• What to work on: Each line of the material below should be reproduced exactly.

• Information shown:
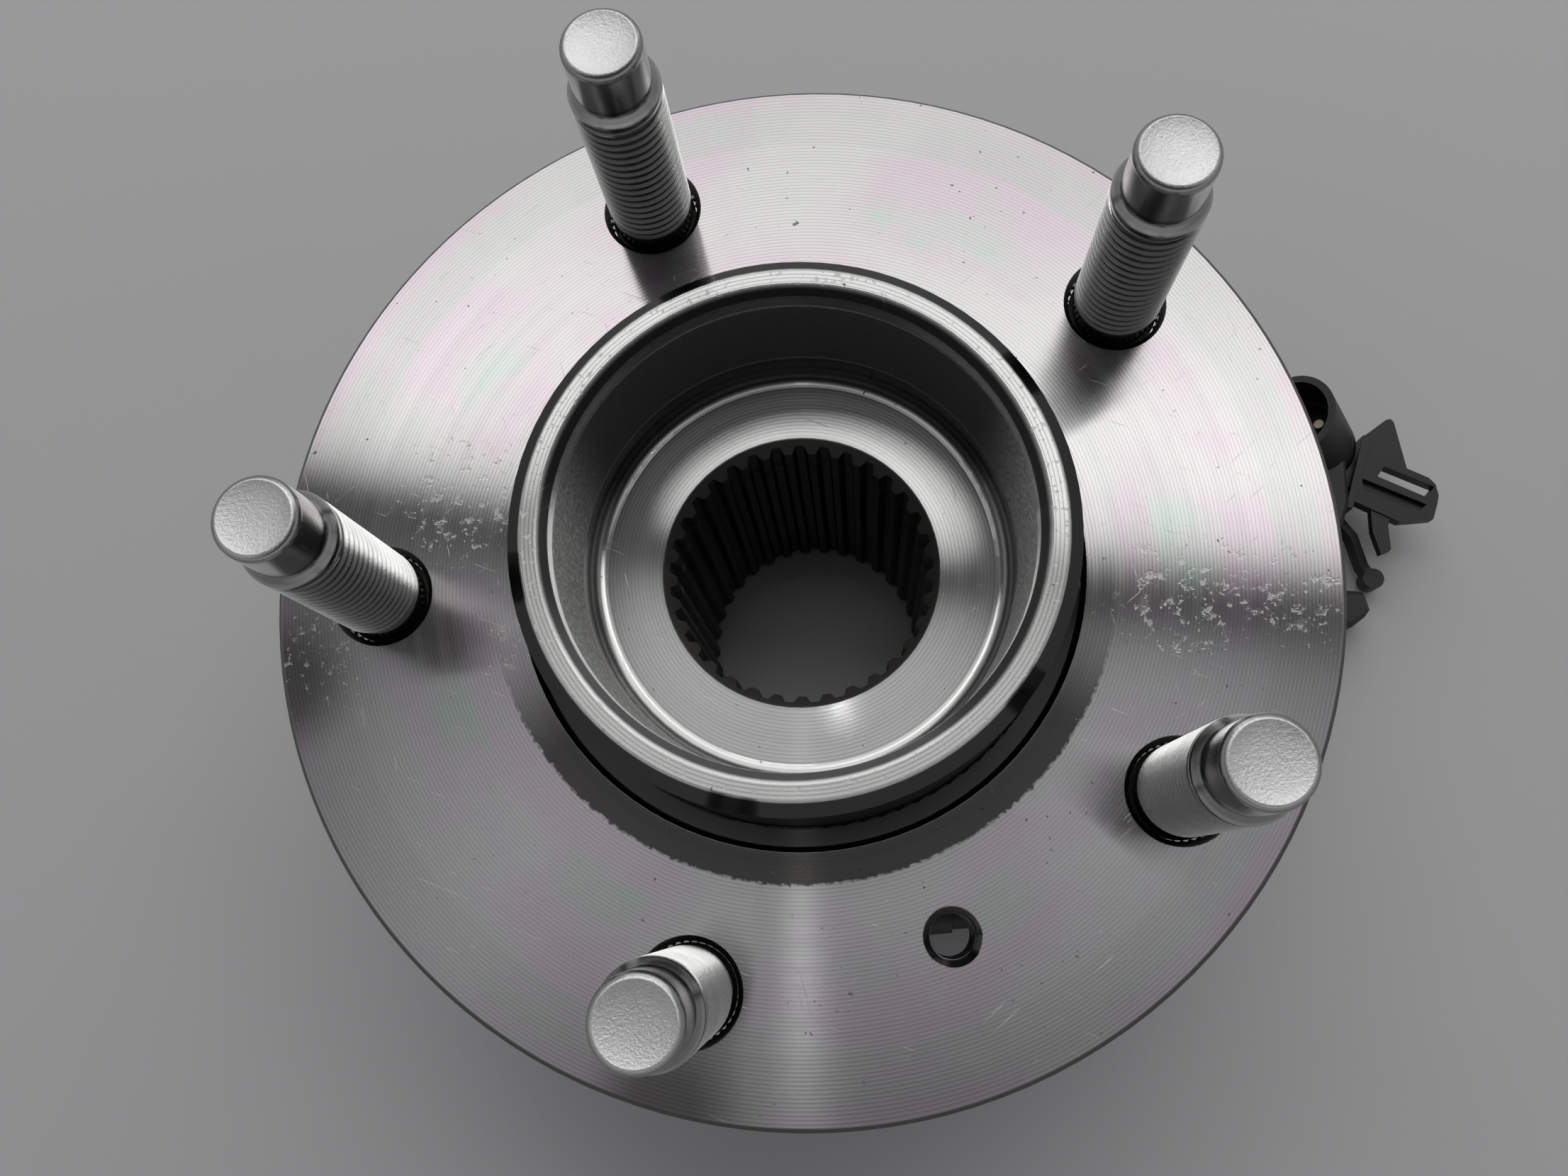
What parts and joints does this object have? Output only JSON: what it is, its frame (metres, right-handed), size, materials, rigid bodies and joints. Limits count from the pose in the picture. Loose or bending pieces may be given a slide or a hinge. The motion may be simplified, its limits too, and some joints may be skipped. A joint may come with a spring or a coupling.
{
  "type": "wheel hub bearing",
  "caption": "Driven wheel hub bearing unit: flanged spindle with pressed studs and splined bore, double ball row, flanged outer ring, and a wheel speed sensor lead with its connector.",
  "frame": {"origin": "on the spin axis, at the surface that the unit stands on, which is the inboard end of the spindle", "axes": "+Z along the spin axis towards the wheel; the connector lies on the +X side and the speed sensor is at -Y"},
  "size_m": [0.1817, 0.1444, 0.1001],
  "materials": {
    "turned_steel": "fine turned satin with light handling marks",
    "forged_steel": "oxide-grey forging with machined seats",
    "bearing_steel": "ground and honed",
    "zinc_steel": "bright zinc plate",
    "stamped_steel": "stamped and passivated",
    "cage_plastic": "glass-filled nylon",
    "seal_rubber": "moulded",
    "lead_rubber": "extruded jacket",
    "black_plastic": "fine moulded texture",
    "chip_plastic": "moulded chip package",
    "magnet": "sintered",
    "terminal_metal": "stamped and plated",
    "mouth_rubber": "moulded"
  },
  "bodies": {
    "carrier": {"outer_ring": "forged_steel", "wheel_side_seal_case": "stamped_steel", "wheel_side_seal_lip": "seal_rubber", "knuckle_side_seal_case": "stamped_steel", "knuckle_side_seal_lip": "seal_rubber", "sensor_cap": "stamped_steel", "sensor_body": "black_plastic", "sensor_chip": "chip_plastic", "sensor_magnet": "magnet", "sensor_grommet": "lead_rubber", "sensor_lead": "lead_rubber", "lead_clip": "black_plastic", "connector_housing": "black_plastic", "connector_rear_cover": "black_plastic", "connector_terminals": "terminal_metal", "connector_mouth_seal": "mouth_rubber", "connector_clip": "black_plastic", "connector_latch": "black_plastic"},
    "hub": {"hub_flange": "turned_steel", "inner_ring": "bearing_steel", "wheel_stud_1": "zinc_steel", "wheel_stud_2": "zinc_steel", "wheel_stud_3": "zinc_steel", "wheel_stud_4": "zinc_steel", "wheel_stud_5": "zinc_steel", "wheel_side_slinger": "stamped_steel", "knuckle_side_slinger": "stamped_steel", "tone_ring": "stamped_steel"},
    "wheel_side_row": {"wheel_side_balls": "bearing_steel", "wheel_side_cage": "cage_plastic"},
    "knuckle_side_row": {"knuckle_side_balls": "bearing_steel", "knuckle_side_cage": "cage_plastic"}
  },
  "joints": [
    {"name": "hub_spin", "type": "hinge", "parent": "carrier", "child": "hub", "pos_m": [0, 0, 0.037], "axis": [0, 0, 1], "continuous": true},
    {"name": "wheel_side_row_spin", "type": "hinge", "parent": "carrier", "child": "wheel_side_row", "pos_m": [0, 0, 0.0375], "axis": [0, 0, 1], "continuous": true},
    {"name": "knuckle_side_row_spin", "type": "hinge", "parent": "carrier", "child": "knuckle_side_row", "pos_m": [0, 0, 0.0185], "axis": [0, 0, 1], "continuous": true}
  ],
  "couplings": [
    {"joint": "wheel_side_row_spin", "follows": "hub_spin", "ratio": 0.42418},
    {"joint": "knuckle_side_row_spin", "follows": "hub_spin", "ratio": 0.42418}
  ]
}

• The solution:
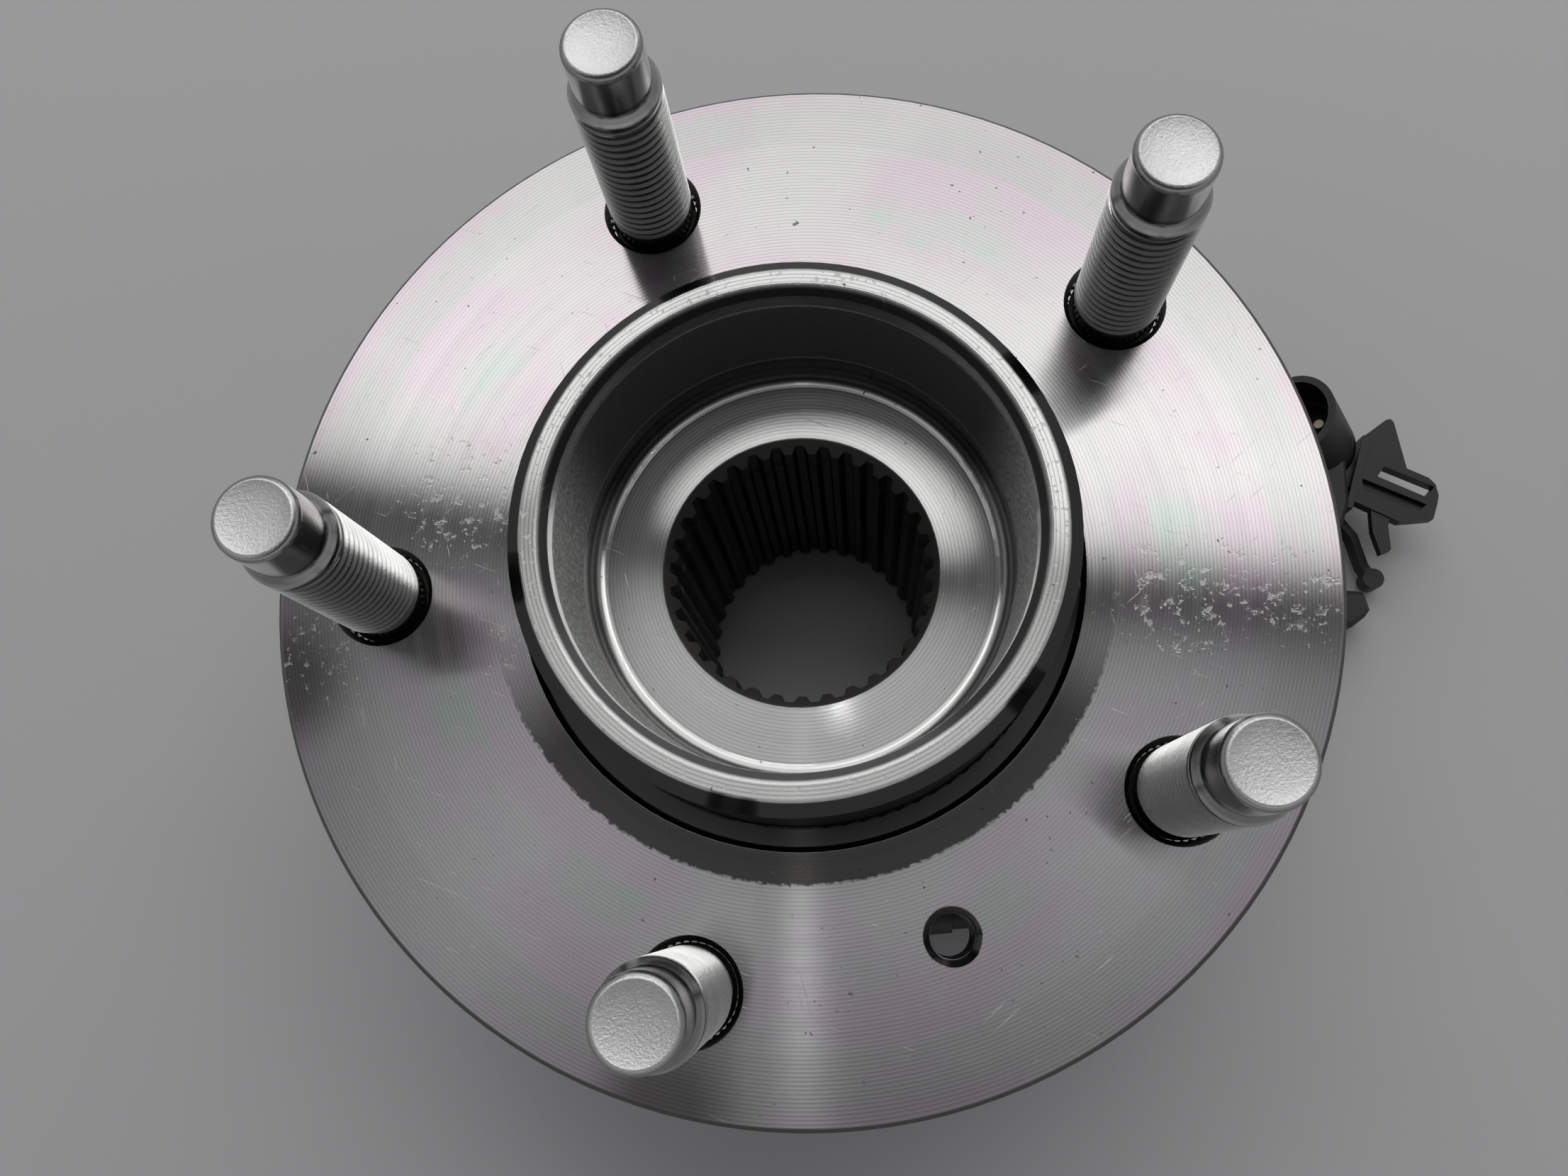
What parts and joints does this object have? Output only JSON: what it is, its frame (metres, right-handed), size, materials, rigid bodies and joints. Limits count from the pose in the picture. Loose or bending pieces may be given a slide or a hinge. The motion may be simplified, its limits too, and some joints may be skipped. A joint may come with a spring or a coupling.
{
  "type": "wheel hub bearing",
  "caption": "Driven wheel hub bearing unit: flanged spindle with pressed studs and splined bore, double ball row, flanged outer ring, and a wheel speed sensor lead with its connector.",
  "frame": {"origin": "on the spin axis, at the surface that the unit stands on, which is the inboard end of the spindle", "axes": "+Z along the spin axis towards the wheel; the connector lies on the +X side and the speed sensor is at -Y"},
  "size_m": [0.1817, 0.1444, 0.1001],
  "materials": {
    "turned_steel": "fine turned satin with light handling marks",
    "forged_steel": "oxide-grey forging with machined seats",
    "bearing_steel": "ground and honed",
    "zinc_steel": "bright zinc plate",
    "stamped_steel": "stamped and passivated",
    "cage_plastic": "glass-filled nylon",
    "seal_rubber": "moulded",
    "lead_rubber": "extruded jacket",
    "black_plastic": "fine moulded texture",
    "chip_plastic": "moulded chip package",
    "magnet": "sintered",
    "terminal_metal": "stamped and plated",
    "mouth_rubber": "moulded"
  },
  "bodies": {
    "carrier": {"outer_ring": "forged_steel", "wheel_side_seal_case": "stamped_steel", "wheel_side_seal_lip": "seal_rubber", "knuckle_side_seal_case": "stamped_steel", "knuckle_side_seal_lip": "seal_rubber", "sensor_cap": "stamped_steel", "sensor_body": "black_plastic", "sensor_chip": "chip_plastic", "sensor_magnet": "magnet", "sensor_grommet": "lead_rubber", "sensor_lead": "lead_rubber", "lead_clip": "black_plastic", "connector_housing": "black_plastic", "connector_rear_cover": "black_plastic", "connector_terminals": "terminal_metal", "connector_mouth_seal": "mouth_rubber", "connector_clip": "black_plastic", "connector_latch": "black_plastic"},
    "hub": {"hub_flange": "turned_steel", "inner_ring": "bearing_steel", "wheel_stud_1": "zinc_steel", "wheel_stud_2": "zinc_steel", "wheel_stud_3": "zinc_steel", "wheel_stud_4": "zinc_steel", "wheel_stud_5": "zinc_steel", "wheel_side_slinger": "stamped_steel", "knuckle_side_slinger": "stamped_steel", "tone_ring": "stamped_steel"},
    "wheel_side_row": {"wheel_side_balls": "bearing_steel", "wheel_side_cage": "cage_plastic"},
    "knuckle_side_row": {"knuckle_side_balls": "bearing_steel", "knuckle_side_cage": "cage_plastic"}
  },
  "joints": [
    {"name": "hub_spin", "type": "hinge", "parent": "carrier", "child": "hub", "pos_m": [0, 0, 0.037], "axis": [0, 0, 1], "continuous": true},
    {"name": "wheel_side_row_spin", "type": "hinge", "parent": "carrier", "child": "wheel_side_row", "pos_m": [0, 0, 0.0375], "axis": [0, 0, 1], "continuous": true},
    {"name": "knuckle_side_row_spin", "type": "hinge", "parent": "carrier", "child": "knuckle_side_row", "pos_m": [0, 0, 0.0185], "axis": [0, 0, 1], "continuous": true}
  ],
  "couplings": [
    {"joint": "wheel_side_row_spin", "follows": "hub_spin", "ratio": 0.42418},
    {"joint": "knuckle_side_row_spin", "follows": "hub_spin", "ratio": 0.42418}
  ]
}